This year’s theme is Kinship-in-Action with its challenge to examine what ‘kin’ is and its use as a verb. It will have a familiar sound to those who are actively taking part in WSU Common Reading Program’s current book, “Braiding Sweetgrass: Indigenous Wisdom, Scientific Knowledge, and the Teachings of Plants,” by Robin Wall Kimmerer.

Visit the conference website to submit for presentation or to find out more information. 

Stephany RunningHawk Johnson, assistant professor in the college’s cultural studies and social thought in education (CSSTE) program, said after a three‑year pandemic-driven hiatus, members of the conference committee decided hosting an in-person conference was vital to relationship-building across the WSU system and beyond.

“Our theme this year is a call to gather intentionally as we explore our deep relations with each other while centering our conversations around the reality of ecological crisis,” she said.

Michelle Jacob (Yakama Nation)

Associate CSSTE professor Johnny Lupinacci said that ecological crisis includes things like acknowledgment and response to climate change and some inextricably linked aspects of human rights issues and social injustice.

However, Lupinacci said the GDE Conference has always been a good space to tackle these kinds of issues and build community and consensus among scholars, students, educators, and community practitioners.

“It’s about bringing folx together to talk about the diverse ways we are all rethinking about how to engage in the change occurring all around us and to connect those changes with work happening in the community amidst the largest social uprising of all our lifetimes,” Lupinacci said. “These things are impossible to isolate from place, land, and diverse cultures, species, and bioregions so it going to be special to convene and collab with all the amazing folx from near and far that attend this fall at the conference.”

Paula Groves Price, former WSU professor and college associate dean, herself instrumental in every GDE conference since the inception, will open the event with a welcome and an overview of the big ‘why’.

The keynote speaker this year will be Michelle Jacob (Yakama Nation).

The conference has received support from campus partners such as WSU’s Center for Arts and Humanities and the English Department. These donations defray the cost of attendance for participating students.

“Braiding Sweetgrass”

Kimmerer is a botanist and member of the Citizen Potawatomi Nation who believes that plants and animals are our oldest teachers. In “Braiding Sweetgrass,” Kimmerer discusses an awakening of a wider ecological consciousness and our necessitated reciprocal relationship with the rest of the living world.

CSSTE student Sequoia Dance said the conference theme is in line with Kimmerer’s teaching to slow down and reconnect and listen to our relatives on what it means to be in-relation, as well as the responsibility that we hold in that relationship.

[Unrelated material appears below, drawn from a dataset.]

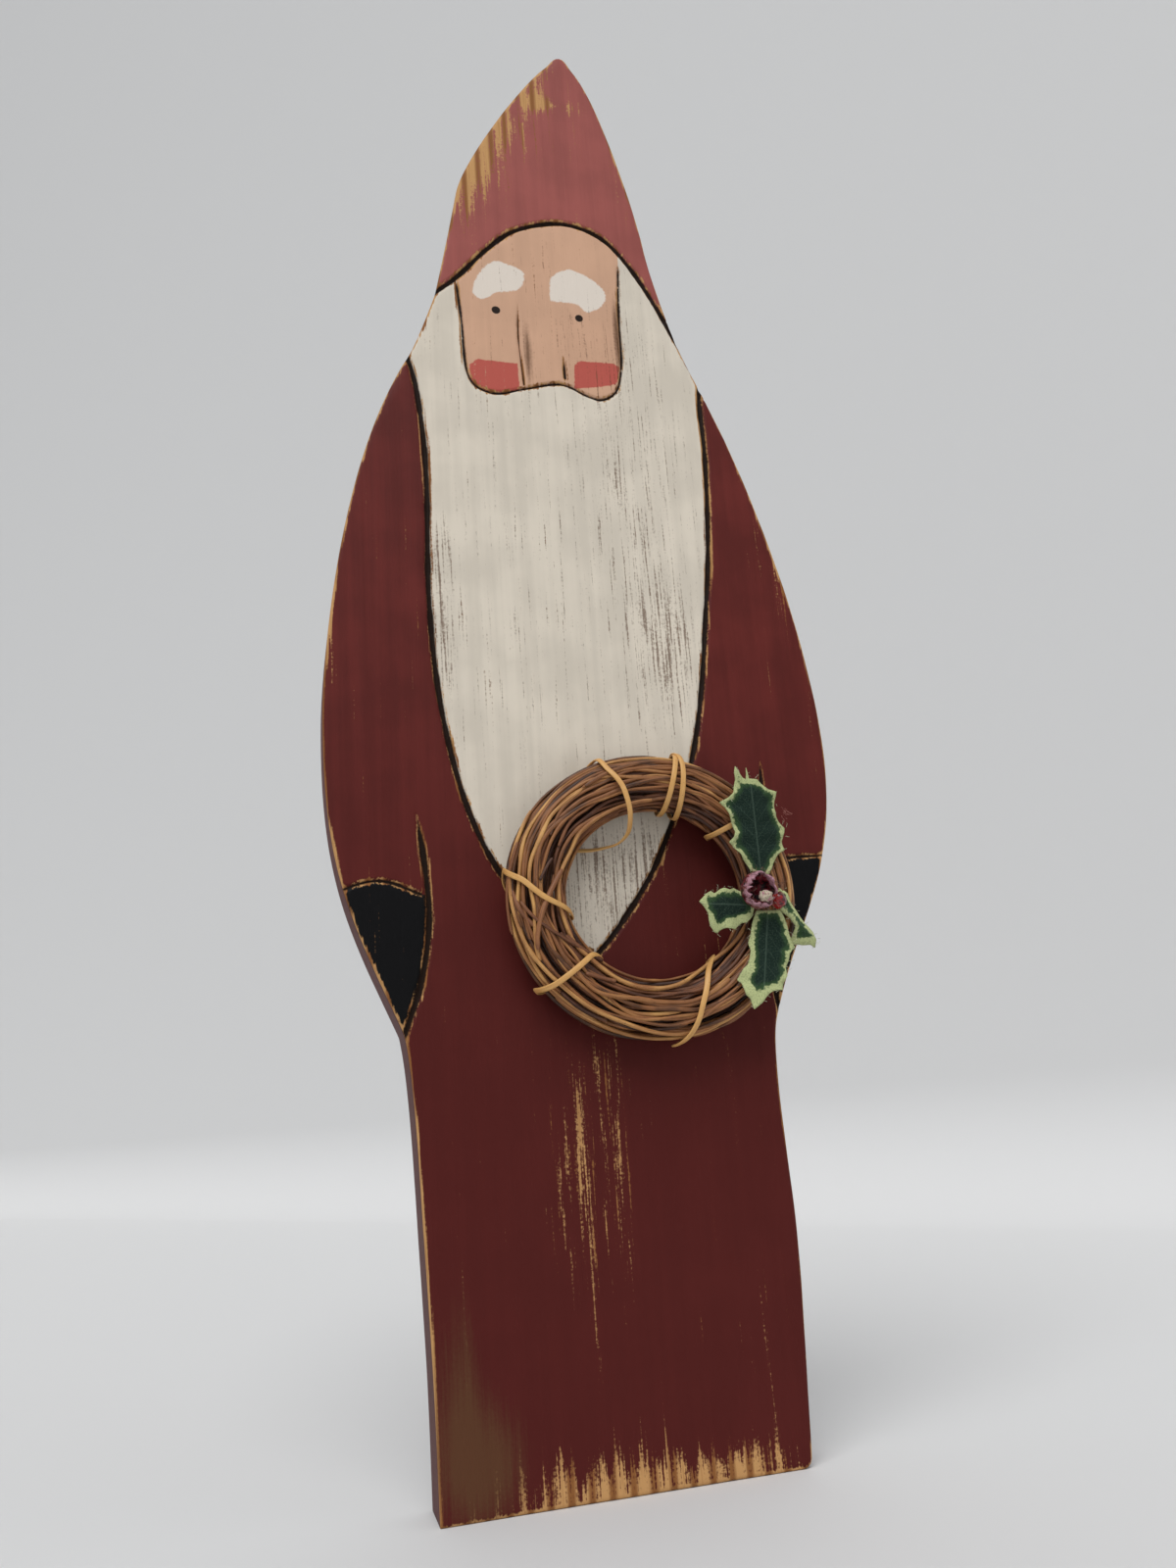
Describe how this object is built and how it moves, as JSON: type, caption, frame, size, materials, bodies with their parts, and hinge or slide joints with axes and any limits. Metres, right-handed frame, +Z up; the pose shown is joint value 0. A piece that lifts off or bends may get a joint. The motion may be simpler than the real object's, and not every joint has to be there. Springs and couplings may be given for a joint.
{
  "type": "wooden santa figurine",
  "caption": "Flat board figure of a bearded man in a tall pointed hat, with gouged lines and worn paint, a vine wreath and a holly sprig on its front, standing on its sawn foot.",
  "frame": {"origin": "middle of the whole box, at the height of the sawn foot", "axes": "+Z up the board from foot to hat, +X to the viewer's right, -Y out of the painted front"},
  "size_m": [0.1838, 0.0472, 0.5475],
  "materials": {
    "painted_wood": "flat paint sanded back to bare pine on the edges, black in the gouged lines",
    "vine": "dry twisted vine, satin bark",
    "pale_vine": "peeled vine, smooth and satin",
    "leaf_cloth": "printed stiff cloth, dark green with cream edges, frayed",
    "berry_skin": "worn flock over gloss, broken on one side",
    "berry_core": "crumbled foam"
  },
  "bodies": {
    "root": {"santa_board": "painted_wood", "wreath_ring": "vine", "tie_top": "pale_vine", "tie_upper_left": "pale_vine", "tie_left": "pale_vine", "tie_lower_left": "pale_vine", "tie_bottom": "pale_vine", "tie_upper_right": "pale_vine", "holly_leaf_top": "leaf_cloth", "holly_leaf_left": "leaf_cloth", "holly_leaf_bottom": "leaf_cloth", "holly_leaf_right": "leaf_cloth", "holly_berry_shell": "berry_skin", "holly_berry_red": "berry_skin", "holly_berry_core": "berry_core"}
  },
  "joints": []
}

“Auntie Robin has taught us that our more-than-human relations communicate to us, and we need to slow down to listen” Dance said. “As humans, we have created an incredibly one-sided and extractive relationship with a world that gives until it can give no more. Our call, is an opportunity and challenge for us to come together to ask and answer questions that will contribute to a world of kinning, rather than individual elitism and hierarchies.”